Por esos días Herodes el tetrarca se enteró de la fama de Jesús,
y les dijo a sus criados: «Éste es Juan el Bautista, que ha resucitado de los muertos. Por eso operan en él estos poderes.»
Y es que Herodes había aprehendido a Juan, y lo había encadenado y metido en la cárcel. Lo había hecho por causa de Herodías, la mujer de Felipe su hermano,
pues Juan le decía: «No te es lícito tenerla.»,
Herodes quería matarlo, pero tenía miedo porque la gente veía a Juan como un profeta.
En el cumpleaños de Herodes, la hija de Herodías danzó delante de todos, y tanto agradó esto a Herodes
que bajo juramento prometió darle todo lo que ella le pidiera.
Ella, instigada por su madre, le dijo: «Entrégame aquí, en un plato, la cabeza de Juan el Bautista.»
Esto entristeció mucho al rey, pero a causa del juramento y de los que estaban con él a la mesa, mandó que se le concediera su deseo
y ordenó decapitar a Juan en la cárcel.
Llevaron entonces la cabeza de Juan en un plato, y se la dieron a la muchacha; y ella se la entregó a su madre.

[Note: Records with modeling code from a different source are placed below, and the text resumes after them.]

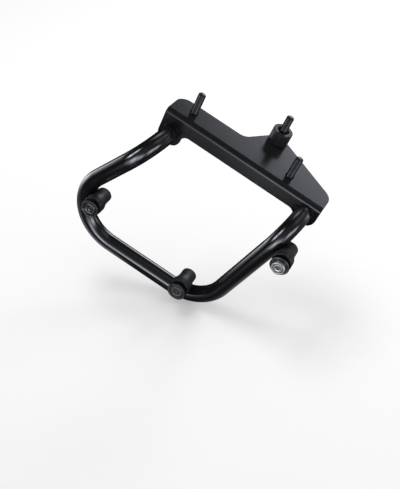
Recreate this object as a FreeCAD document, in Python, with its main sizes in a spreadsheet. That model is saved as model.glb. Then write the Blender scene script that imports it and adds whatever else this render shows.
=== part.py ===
# Pannier frame: side carrier for a motorbike with a folded bracket, a bent tube loop and three pegs.
# Millimetres. +Z is up on the motorbike, +X runs along the bracket and -Y faces outwards, to the bag.
# The origin lies on the bracket's seating face, halfway between its two front screws.
import FreeCAD, Part
import math
import os
import re
import Sketcher
from FreeCAD import Placement, Rotation, Vector

SIZES = {
    # folded bracket
    "sheet": 3.0,
    "bend_outer_radius": 5.0,
    "end_left": 80.0,
    "end_right": 103.5,
    "fold_depth": 19.0,
    "flange_back": 13.0,
    "flange_corner_radius": 12.0,
    "flange_side_radius": 15.0,
    "notch_radius": 12.0,
    "nose_radius": 10.0,
    "nose_left_angle": 58.5,
    "nose_right_angle": 29.0,
    "strip_depth": 18.0,
    "tab_left_width": 26.0,
    "tab_left_drop": 14.0,
    "tab_left_radius": 10.0,
    "tab_right_width": 23.5,
    "tab_right_drop": 13.8,
    "tab_right_radius": 12.0,
    "tab_inner_radius": 8.0,
    # screws, washers and spacer
    "screw_spacing": 115.0,
    "rear_screw_x": 25.0,
    "rear_screw_y": 39.0,
    "thread": 8.0,
    "screw_length": 28.0,
    "rear_screw_length": 37.0,
    "screw_neck_diameter": 7.2,
    "screw_flats": 13.0,
    "screw_head": 5.3,
    "screw_head_slope": 30.0,
    "screw_point": 1.0,
    "hole_play": 1.0,
    "washer_diameter": 16.0,
    "washer_thickness": 1.6,
    "washer_play": 0.4,
    "spacer_diameter": 21.0,
    "spacer_height": 15.0,
    "spacer_play": 4.2,
    "spacer_chamfer": 0.6,
    # bent tube
    "tube_diameter": 18.0,
    "tube_wall": 2.0,
    "stub": 6.0,
    "top_bend_radius": 32.0,
    "low_bend_radius": 47.0,
    "toe_angle": 2.5,
    "tube_left_x": 66.5,
    "tube_left_z": 23.0,
    "tube_right_x": 89.5,
    "tube_right_z": 14.2,
    "corner_left_x": 145.0,
    "corner_left_z": 159.0,
    "corner_right_x": 52.2,
    "corner_right_z": 163.7,
    "tube_weld": 0.9,
    # places of the pegs round the low bends and past the start of the right top bend
    "peg_left_angle": 178.7,
    "peg_low_angle": -73.5,
    "peg_right_rise": 8.4,
    "peg_left_saddle": 0.4,
    "peg_low_saddle": 0.65,
    "peg_right_saddle": 2.0,
    # pegs, measured along their axis from the loop's plane
    "bush_diameter": 16.4,
    "bush_back": 9.0,
    "bush_cone_start": 2.2,
    "bush_cone_end": 9.0,
    "bush_chamfer": 0.6,
    "cope_gap": 0.1,
    "bush_weld": 1.2,
    "collar_diameter": 20.5,
    "collar_start": 12.8,
    "collar_length": 4.2,
    "collar_chamfer": 0.5,
    "neck_diameter": 14.0,
    "neck_length": 4.4,
    "neck_low_length": 5.4,
    "head_diameter": 20.2,
    "head_thickness": 1.5,
    "head_chamfer": 0.3,
    "head_back_chamfer": 0.9,
    "recess_diameter": 17.6,
    "recess_depth": 0.7,
    "cap_diameter": 13.8,
    "cap_height": 0.1,
    "cap_right_height": 5.2,
    "cap_play": 0.2,
    "sink_rim": 0.6,
    "cap_chamfer": 0.25,
    "cap_ring_inner": 4.6,
    "cap_ring_outer": 5.4,
    "cap_ring_depth": 0.4,
    "cap_dish_diameter": 5.6,
    "cap_dish_depth": 0.4,
    "socket_flats": 3.0,
    "socket_depth": 2.2,
    "stud_length": 25.0,
    "stud_point": 1.0,
    "bore_play": 0.4,
    "thread_play": 0.2,
}

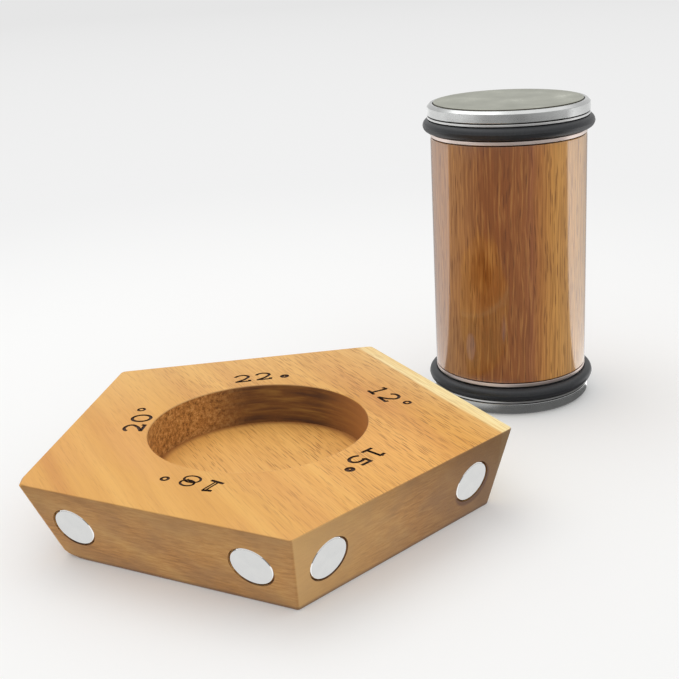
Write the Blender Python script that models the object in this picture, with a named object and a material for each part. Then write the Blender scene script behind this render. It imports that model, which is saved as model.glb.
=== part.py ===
"""Rolling knife sharpener: a five-sided magnetic angle block, and the roller that stands beside it.

Run with: blender --background --python part.py
Metres, +Z up. The origin is the middle of the block's underside, which lies on the table.
The block is a pentagon whose five sides each lean in towards the bottom by their own sharpening angle.
The roller is two wheels with rubber rings on one axle.
A wooden barrel turns on that axle in two ball bearings.
"""

import math

import bmesh
import bpy
from mathutils import Matrix, Vector

# Fits shared by all the pieces
seat_gap = 0.0003
running_gap = 0.0003
weld_distance = 0.000001
cut_overrun = 0.002

# Angle block
block_corner_radius = 0.0702
block_thickness = 0.0238
block_corner_rounding = 0.0014
block_edge_rounding = 0.0005
knife_angles_deg = {"22": 22.0, "12": 12.0, "15": 15.0, "18": 18.0, "20": 20.0}
first_corner_deg = 126.0
recess_radius = 0.0313
recess_depth = 0.0124
recess_rim_chamfer = 0.0004
recess_offset_x = -0.0016

# Magnets, two in each leaning side
magnet_radius = 0.0060
magnet_length = 0.0050
magnet_chamfer = 0.0004
magnet_pitch = 0.0540
magnet_sink = 0.0001

# Roller as a whole
roller_x = 0.0916
roller_y = 0.0659
roller_length = 0.1006

# Wheel, as the common size that the roller's pieces follow
wheel_radius = 0.0264
ring_stand_out = 0.0016
wheel_rim_width = 0.0021
barrel_step = 0.0009

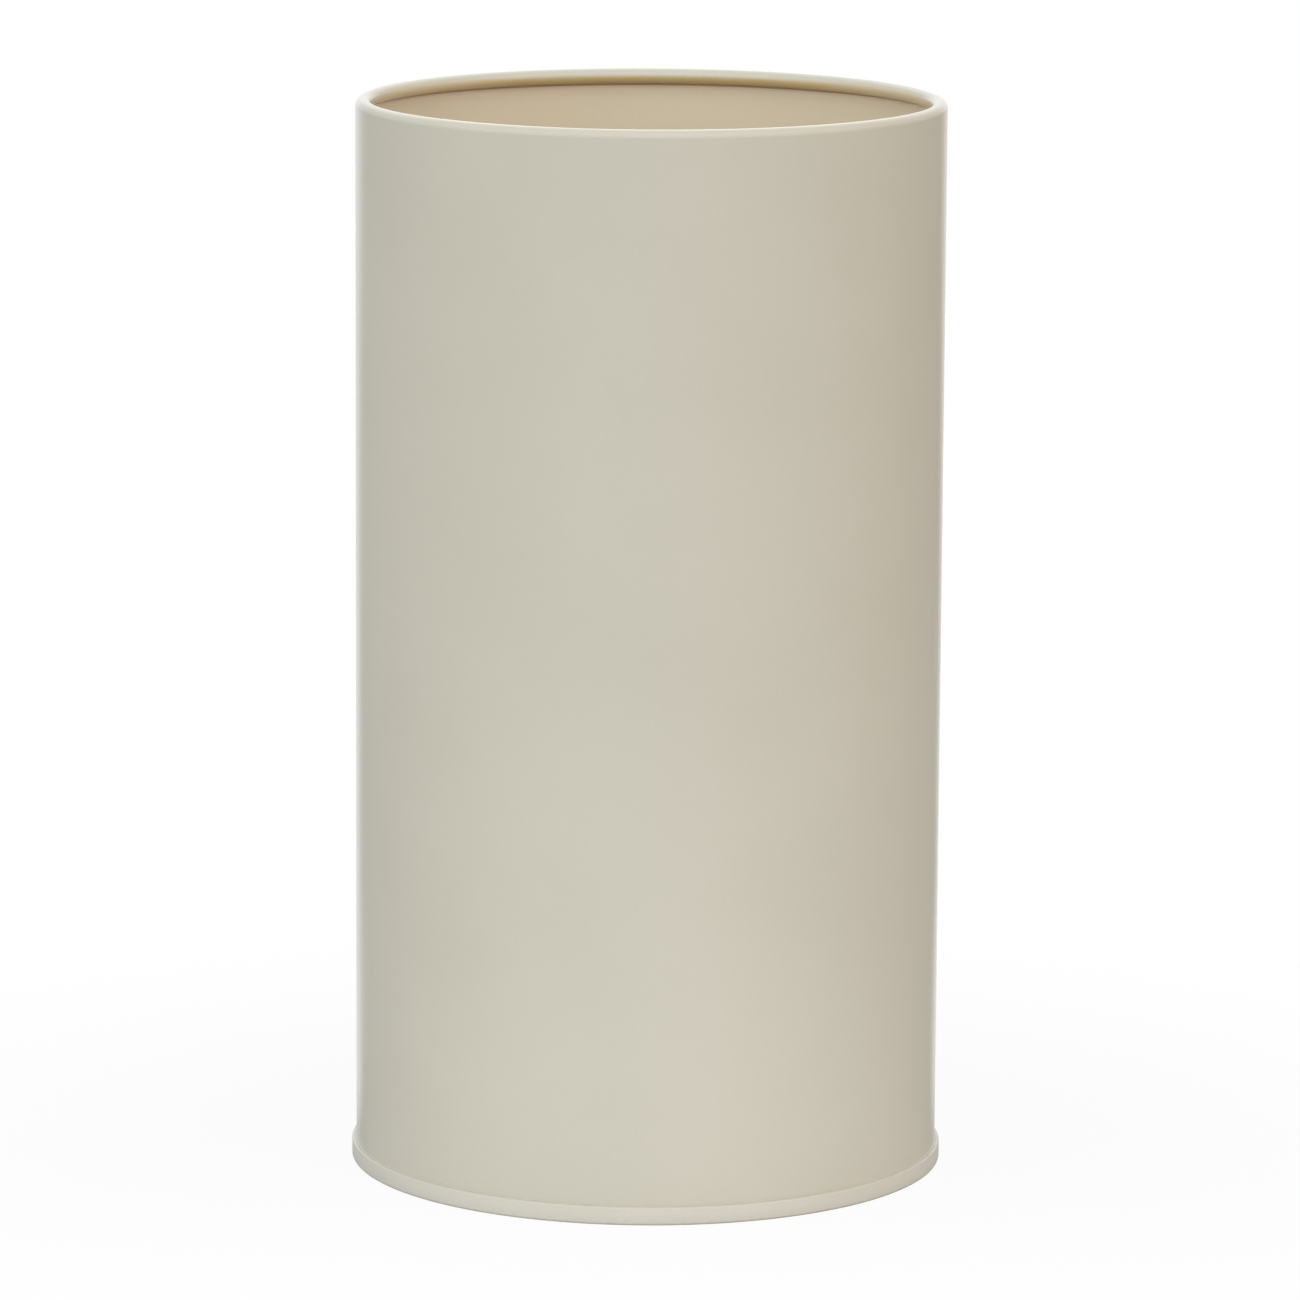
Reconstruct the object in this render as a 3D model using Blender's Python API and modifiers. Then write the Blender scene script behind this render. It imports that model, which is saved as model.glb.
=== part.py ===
# Open cylindrical storage tin, in metres, +Z up, standing on z = 0.
# A tinplate sheet is rolled round and locked along one side, curled in at the mouth,
# and closed at the foot by a pressed end that is double-seamed onto it.

import math

import bmesh
import bpy

# Overall size
TIN_HEIGHT = 0.1812
WALL_RADIUS = 0.0495

# Sheet, and the play left between its layers where a seam is pressed shut
BODY_SHEET = 0.0002
END_SHEET = 0.0002
PRESSED_GAP = 0.000045

# Curled mouth, split where the side seam runs into it
CURL_DIAMETER = 0.00262
CURL_SWEEP = math.radians(300)
CURL_SPLIT = 0.00025

# Lock seam down the side
SIDE_SEAM_AZIMUTH = math.radians(165)
LOCK_OVERLAP = 0.0022
LOCK_END_GAP = 0.0001
JOGGLE_ANGLE = math.radians(70)
LOCK_TO_CURL = 0.0012
LOCK_TO_END = 0.0006
NOTCH_RELIEF = 0.00015

# Double seam round the foot
SEAM_HEIGHT = 0.0031
SEAM_CORNER = 0.0003
HOOK_CLEARANCE = 0.00035
SEALANT_HEIGHT = 0.00025
SEALANT_WIDTH = 0.0005

# Pressed end
COUNTERSINK_DEPTH = 0.0042
COUNTERSINK_BEND = 0.0005
PANEL_WALL = 0.0002
PANEL_BEND = 0.0005
OUTER_BEAD_RADIUS = 0.0380
INNER_BEAD_RADIUS = 0.0250
BEAD_HEIGHT = 0.0007
BEAD_BEND = 0.0014

# Facets
SEGMENTS = 64
LOCK_STEP = math.radians(15)
CURL_STEP = math.radians(30)
PRESSED_STEP = math.radians(45)
SEALANT_STEP = math.radians(90)
SHARP_ANGLE = math.radians(50)
MERGE_DISTANCE = 0.000001

# Radii of the sheets' centre lines in the double seam, from inside to outside
CHUCK_WALL = WALL_RADIUS - BODY_SHEET - PRESSED_GAP - END_SHEET / 2
BODY_WALL = WALL_RADIUS - BODY_SHEET / 2
COVER_HOOK = WALL_RADIUS + PRESSED_GAP + END_SHEET / 2
BODY_HOOK = COVER_HOOK + END_SHEET / 2 + PRESSED_GAP + BODY_SHEET / 2
SEAM_WALL = BODY_HOOK + BODY_SHEET / 2 + PRESSED_GAP + END_SHEET / 2

# Folds of the double seam
SEALANT_FOOT = END_SHEET + PRESSED_GAP
BODY_FOLD_FOOT = SEALANT_FOOT + SEALANT_HEIGHT + PRESSED_GAP + BODY_SHEET / 2
BODY_FOLD_BEND = (BODY_HOOK - BODY_WALL) / 2
BODY_HOOK_TOP = SEAM_HEIGHT - END_SHEET - HOOK_CLEARANCE
COVER_FOLD_BEND = (SEAM_WALL - COVER_HOOK) / 2
COVER_HOOK_FOOT = BODY_FOLD_FOOT + BODY_SHEET / 2 + HOOK_CLEARANCE

# Curl, and the lock seam between it and the end
CURL_BEND = (CURL_DIAMETER - BODY_SHEET) / 2
CURL_FOOT = TIN_HEIGHT - CURL_DIAMETER / 2
LOCK_TOP = TIN_HEIGHT - CURL_DIAMETER - LOCK_TO_CURL
LOCK_FOOT = COUNTERSINK_DEPTH + END_SHEET + LOCK_TO_END
LOCK_MIDDLE = (LOCK_FOOT + LOCK_TOP) / 2

# The lock seam's four layers lie on one flat facet of the round wall
HALF_FACET = math.pi / SEGMENTS
FACET_EDGE = BODY_WALL * math.sin(HALF_FACET)
LAYER_PITCH = BODY_SHEET + PRESSED_GAP
JOGGLE_DEPTH = 3 * LAYER_PITCH
FOLD_EDGE = FACET_EDGE - JOGGLE_DEPTH / math.tan(JOGGLE_ANGLE / 2)

UP = math.pi / 2
DOWN = -math.pi / 2
OUTWARD = 0
INWARD = math.pi
HALF_TURN = math.pi
QUARTER_TURN = math.pi / 2


class SheetPath:
    """Centre line of a bent sheet, traced from one edge in straight runs and round bends."""

    def __init__(self, start, heading):
        self.points = [start]
        self.heading = heading

    def run_across_to(self, across):
        self.points.append((across, self.points[-1][1]))

    def run_up_to(self, height):
        self.points.append((self.points[-1][0], height))

    def bend(self, radius, angle, step):
        """Turns left for a positive angle, and right for a negative one."""
        across, height = self.points[-1]
        side = self.heading + math.copysign(QUARTER_TURN, angle)
        centre = (across + radius * math.cos(side), height + radius * math.sin(side))
        count = max(1, round(abs(angle) / step))
        for index in range(1, count + 1):
            spoke = side + HALF_TURN + angle * index / count
            self.points.append(
                (centre[0] + radius * math.cos(spoke), centre[1] + radius * math.sin(spoke))
            )
        self.heading += angle

    def rib(self, radius, height, step):
        """Raises a round rib to the right of the path."""
        slope = math.acos(1 - height / (2 * radius))
        self.bend(radius, -slope, step)
        self.bend(radius, 2 * slope, step)
        self.bend(radius, -slope, step)


def clear_scene():
    for thing in list(bpy.data.objects):
        bpy.data.objects.remove(thing, do_unlink=True)


def new_material(name, colour, roughness, metallic):
    material = bpy.data.materials.new(name)
    material.use_nodes = True
    shader = material.node_tree.nodes["Principled BSDF"]
    shader.inputs["Base Color"].default_value = (*colour, 1)
    shader.inputs["Roughness"].default_value = roughness
    shader.inputs["Metallic"].default_value = metallic
    return material


def new_object(name, shape, material, collection):
    mesh = bpy.data.meshes.new(name)
    shape.to_mesh(mesh)
    shape.free()
    mesh.shade_smooth()
    mesh.set_sharp_from_angle(angle=SHARP_ANGLE)
    mesh.materials.append(material)
    thing = bpy.data.objects.new(name, mesh)
    collection.objects.link(thing)
    return thing


def draw_line(points, azimuth, closed=False):
    """A profile standing on the plane through the tin's axis at this azimuth."""
    shape = bmesh.new()
    corners = [
        shape.verts.new((across * math.cos(azimuth), across * math.sin(azimuth), height))
        for across, height in points
    ]
    for pair in zip(corners, corners[1:]):
        shape.edges.new(pair)
    if closed:
        shape.edges.new((corners[-1], corners[0]))
    return shape


def add_turning(thing):
    screw = thing.modifiers.new("Turning", "SCREW")
    screw.steps = SEGMENTS
    screw.render_steps = SEGMENTS
    screw.use_merge_vertices = True
    screw.merge_threshold = MERGE_DISTANCE
    screw.use_smooth_shade = True


def add_sheet_thickness(thing, thickness):
    sheet = thing.modifiers.new("Sheet thickness", "SOLIDIFY")
    sheet.thickness = thickness
    sheet.offset = 0
    sheet.use_even_offset = True
    sheet.use_quality_normals = True


def body_profile():
    """From the hook's edge down, round the fold, up the wall and round the curl."""
    path = SheetPath((BODY_HOOK, BODY_HOOK_TOP), DOWN)
    path.run_up_to(BODY_FOLD_FOOT + BODY_FOLD_BEND)
    path.bend(BODY_FOLD_BEND, -HALF_TURN, PRESSED_STEP)
    for height in (LOCK_FOOT - NOTCH_RELIEF, LOCK_FOOT, LOCK_TOP, LOCK_TOP + NOTCH_RELIEF, CURL_FOOT):
        path.run_up_to(height)
    path.bend(CURL_BEND, CURL_SWEEP, CURL_STEP)
    return path.points


def hooked_edge():
    """Plan of the sheet's outer edge: it folds inward and runs back."""
    path = SheetPath((FOLD_EDGE, 0), OUTWARD)
    path.bend(LAYER_PITCH, HALF_TURN, LOCK_STEP)
    path.run_across_to(FOLD_EDGE - LOCK_OVERLAP + LOCK_END_GAP)
    return path.points


def joggled_edge():
    """Plan of the sheet's inner edge: it steps in under the fold, runs on and hooks back."""
    outer_bend = 2 * LAYER_PITCH
    first_bend = JOGGLE_DEPTH / (1 - math.cos(JOGGLE_ANGLE)) - outer_bend
    path = SheetPath((FACET_EDGE, 0), INWARD)
    path.bend(first_bend, -JOGGLE_ANGLE, LOCK_STEP)
    path.bend(outer_bend, JOGGLE_ANGLE, LOCK_STEP)
    path.run_across_to(FOLD_EDGE - LOCK_OVERLAP)
    path.bend(LAYER_PITCH, HALF_TURN, LOCK_STEP)
    path.run_across_to(FOLD_EDGE - LOCK_END_GAP)
    return path.points


def seam_facet(shape):
    """The faces of the facet that carries the lock seam, which looks along +X."""
    middles = {face: face.calc_center_median() for face in shape.faces}
    return {face: at for face, at in middles.items() if at.x > 0 and abs(at.y) < FACET_EDGE}


def upright_edge(shape, across):
    """The long upright edge of the wall at this distance across the facet."""

    def miss(edge):
        middle = (edge.verts[0].co + edge.verts[1].co) / 2
        return abs(middle.y - across) + abs(middle.z - LOCK_MIDDLE) - middle.x

    return min(shape.edges, key=miss)


def fold_edge(shape, edge, plan):
    """Pulls an upright edge along the plan, with one face for each stretch."""
    for (across, depth), (next_across, next_depth) in zip(plan, plan[1:]):
        pulled = bmesh.ops.extrude_edge_only(shape, edges=[edge])["geom"]
        corners = [item for item in pulled if isinstance(item, bmesh.types.BMVert)]
        bmesh.ops.translate(shape, verts=corners, vec=(depth - next_depth, next_across - across, 0))
        edge = shape.edges.get(corners)


def open_lock_seam(shape):
    """Cuts the notch for the side seam out of the wall, and splits the curl above it."""
    split_edge = FOLD_EDGE + CURL_SPLIT
    for across in (FOLD_EDGE, split_edge):
        faces = seam_facet(shape)
        around = {item for face in faces for item in (*face.edges, *face.verts)}
        bmesh.ops.bisect_plane(
            shape, geom=[*faces, *around], plane_co=(0, across, 0), plane_no=(0, 1, 0)
        )
    gone = []
    for face, middle in seam_facet(shape).items():
        in_notch = middle.y > FOLD_EDGE and LOCK_FOOT - NOTCH_RELIEF < middle.z < LOCK_TOP + NOTCH_RELIEF
        in_curl = middle.z > CURL_FOOT or middle.x < BODY_WALL - CURL_BEND / 2
        if in_notch or in_curl and FOLD_EDGE < middle.y < split_edge:
            gone.append(face)
    bmesh.ops.delete(shape, geom=gone, context="FACES")


def make_body(collection):
    shape = draw_line(body_profile(), HALF_FACET)
    bmesh.ops.spin(
        shape,
        geom=[*shape.verts, *shape.edges],
        axis=(0, 0, 1),
        angle=2 * math.pi,
        steps=SEGMENTS,
        use_merge=True,
    )
    open_lock_seam(shape)
    fold_edge(shape, upright_edge(shape, FOLD_EDGE), hooked_edge())
    fold_edge(shape, upright_edge(shape, FACET_EDGE), joggled_edge())
    bmesh.ops.recalc_face_normals(shape, faces=shape.faces)
    cream = new_material("cream_lacquer", (0.58, 0.54, 0.45), 0.4, 0)
    body = new_object("body_shell", shape, cream, collection)
    body.rotation_euler.z = SIDE_SEAM_AZIMUTH
    add_sheet_thickness(body, BODY_SHEET)


def end_profile():
    """From the cover hook's edge over and round the seam, up the chuck wall and to the axis."""
    countersink_top = COUNTERSINK_DEPTH + END_SHEET / 2
    path = SheetPath((COVER_HOOK, COVER_HOOK_FOOT), UP)
    path.run_up_to(SEAM_HEIGHT - END_SHEET / 2 - COVER_FOLD_BEND)
    path.bend(COVER_FOLD_BEND, -HALF_TURN, PRESSED_STEP)
    path.run_up_to(END_SHEET / 2 + SEAM_CORNER)
    path.bend(SEAM_CORNER, -QUARTER_TURN, PRESSED_STEP)
    path.run_across_to(CHUCK_WALL + SEAM_CORNER)
    path.bend(SEAM_CORNER, -QUARTER_TURN, PRESSED_STEP)
    path.run_up_to(countersink_top - COUNTERSINK_BEND)
    path.bend(COUNTERSINK_BEND, HALF_TURN, PRESSED_STEP)
    path.run_up_to(countersink_top - COUNTERSINK_BEND - PANEL_WALL)
    path.bend(PANEL_BEND, -QUARTER_TURN, PRESSED_STEP)
    for radius in (OUTER_BEAD_RADIUS, INNER_BEAD_RADIUS):
        path.run_across_to(radius)
        path.rib(BEAD_BEND, BEAD_HEIGHT, CURL_STEP)
    path.run_across_to(0)
    return path.points


def make_end(collection):
    shape = draw_line(end_profile(), 0)
    cream = new_material("cream_lacquer_end", (0.58, 0.54, 0.45), 0.4, 0)
    end = new_object("base_end", shape, cream, collection)
    end.rotation_euler.z = SIDE_SEAM_AZIMUTH + HALF_FACET
    add_turning(end)
    add_sheet_thickness(end, END_SHEET)


def sealant_profile():
    """A flat-sided bead lying under the body fold, traced down its outer side."""
    middle = (BODY_WALL + BODY_HOOK) / 2
    reach = (SEALANT_WIDTH - SEALANT_HEIGHT) / 2
    path = SheetPath((middle + reach, SEALANT_FOOT), INWARD)
    path.run_across_to(middle - reach)
    path.bend(SEALANT_HEIGHT / 2, -HALF_TURN, SEALANT_STEP)
    path.run_across_to(middle + reach)
    path.bend(SEALANT_HEIGHT / 2, -HALF_TURN, SEALANT_STEP)
    return path.points[:-1]


def make_sealant(collection):
    shape = draw_line(sealant_profile(), 0, closed=True)
    grey = new_material("grey_compound", (0.32, 0.32, 0.3), 0.8, 0)
    sealant = new_object("seam_sealant", shape, grey, collection)
    sealant.rotation_euler.z = SIDE_SEAM_AZIMUTH + HALF_FACET
    add_turning(sealant)


def main():
    clear_scene()
    collection = bpy.data.collections.new("storage_tin")
    bpy.context.scene.collection.children.link(collection)
    make_body(collection)
    make_end(collection)
    make_sealant(collection)


main()
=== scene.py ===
# Looks of an open storage tin: its rolled body, its pressed base, their lacquer, and a plain pale studio.
# Everything is in metres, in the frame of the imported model, with +Z up along the tin's axis.

import math

import bmesh
import bpy
from mathutils import Matrix, Vector, noise


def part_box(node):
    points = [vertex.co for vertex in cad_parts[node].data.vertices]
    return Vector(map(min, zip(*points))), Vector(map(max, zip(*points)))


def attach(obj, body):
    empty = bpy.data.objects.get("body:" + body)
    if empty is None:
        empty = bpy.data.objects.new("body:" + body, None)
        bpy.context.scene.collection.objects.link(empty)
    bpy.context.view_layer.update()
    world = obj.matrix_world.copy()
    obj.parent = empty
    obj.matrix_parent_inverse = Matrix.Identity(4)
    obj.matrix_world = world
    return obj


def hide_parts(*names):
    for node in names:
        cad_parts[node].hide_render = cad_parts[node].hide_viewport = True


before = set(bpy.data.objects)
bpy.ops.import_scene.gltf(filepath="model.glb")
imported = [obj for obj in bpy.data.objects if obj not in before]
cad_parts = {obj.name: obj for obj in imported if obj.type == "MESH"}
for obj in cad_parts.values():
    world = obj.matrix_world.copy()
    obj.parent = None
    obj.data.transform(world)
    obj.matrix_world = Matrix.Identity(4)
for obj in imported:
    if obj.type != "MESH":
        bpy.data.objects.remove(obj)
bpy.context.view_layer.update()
print("frame loaded:", ", ".join(sorted(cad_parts)))

fullTurn = 2 * math.pi
halfTurn = math.pi
quarterTurn = math.pi / 2
outward, up, inward, down = 0, quarterTurn, halfTurn, -quarterTurn
mergeDistance = 0.000001


# Node trees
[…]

Más tarde, los discípulos de Juan fueron y tomaron el cuerpo, lo enterraron y fueron a darle las noticias a Jesús.
Cuando Jesús se enteró, se fue de allí en una barca, a un lugar apartado. Cuando la gente lo supo, lo siguió a pie desde las ciudades.
Cuando Jesús salió de la barca y vio a tanta gente, tuvo compasión de ellos y sanó a los que estaban enfermos.
Ya anochecía cuando sus discípulos se acercaron a él y le dijeron: «Ya es muy tarde, y en este lugar no hay nada. Despide a toda esta gente, para que vayan a las aldeas y compren de comer.»
Jesús les dijo: «No tienen por qué irse. Denles ustedes de comer.»
Ellos le dijeron: «Aquí tenemos sólo cinco panes y dos pescados.»
Él les dijo: «Tráiganmelos acá.»
Mandó entonces a la gente que se recostara sobre la hierba. Tomó los cinco panes y los dos pescados, y levantando los ojos al cielo los bendijo, los partió, y dio los panes a los discípulos, y los discípulos a la multitud.
Todos comieron, y quedaron satisfechos; y de lo que sobró se recogieron doce cestas llenas.
Los que comieron fueron como cinco mil hombres, sin contar a las mujeres y los niños.
Enseguida, Jesús hizo que sus discípulos entraran en la barca y que se adelantaran a la otra orilla, mientras él despedía a la multitud.
Luego de despedir a la gente, subió al monte a orar aparte. Cuando llegó la noche, Jesús estaba allí solo.
La barca ya estaba a la mitad del lago, azotada por las olas, porque tenían el viento en contra.
Pero ya cerca del amanecer Jesús fue hacia ellos caminando sobre las aguas.
Cuando los discípulos lo vieron caminar sobre las aguas, se asustaron y, llenos de miedo, gritaron: «¡Un fantasma!»
Pero enseguida Jesús les dijo: «¡Ánimo! ¡Soy yo! ¡No tengan miedo!»
Pedro le dijo: «Señor, si eres tú, manda que yo vaya hacia ti sobre las aguas.»
Y él le dijo: «Ven.» Entonces Pedro salió de la barca y comenzó a caminar sobre las aguas en dirección a Jesús.
Pero al sentir la fuerza del viento, tuvo miedo y comenzó a hundirse. Entonces gritó: «¡Señor, sálvame!»
Al momento, Jesús extendió la mano y, mientras lo sostenía, le dijo: «¡Hombre de poca fe! ¿Por qué dudaste?»
Cuando ellos subieron a la barca, el viento se calmó.
Entonces los que estaban en la barca se acercaron y lo adoraron, diciendo: «Verdaderamente, tú eres Hijo de Dios.»
Terminada la travesía, fueron a la tierra de Genesaret,
y cuando la gente de aquel lugar lo reconoció, lo hizo saber por toda aquella tierra. Entonces le llevaron todos los enfermos
y le rogaban que los dejara tocar al menos el borde de su manto. ¡Y todos los que lo tocaban quedaban sanos!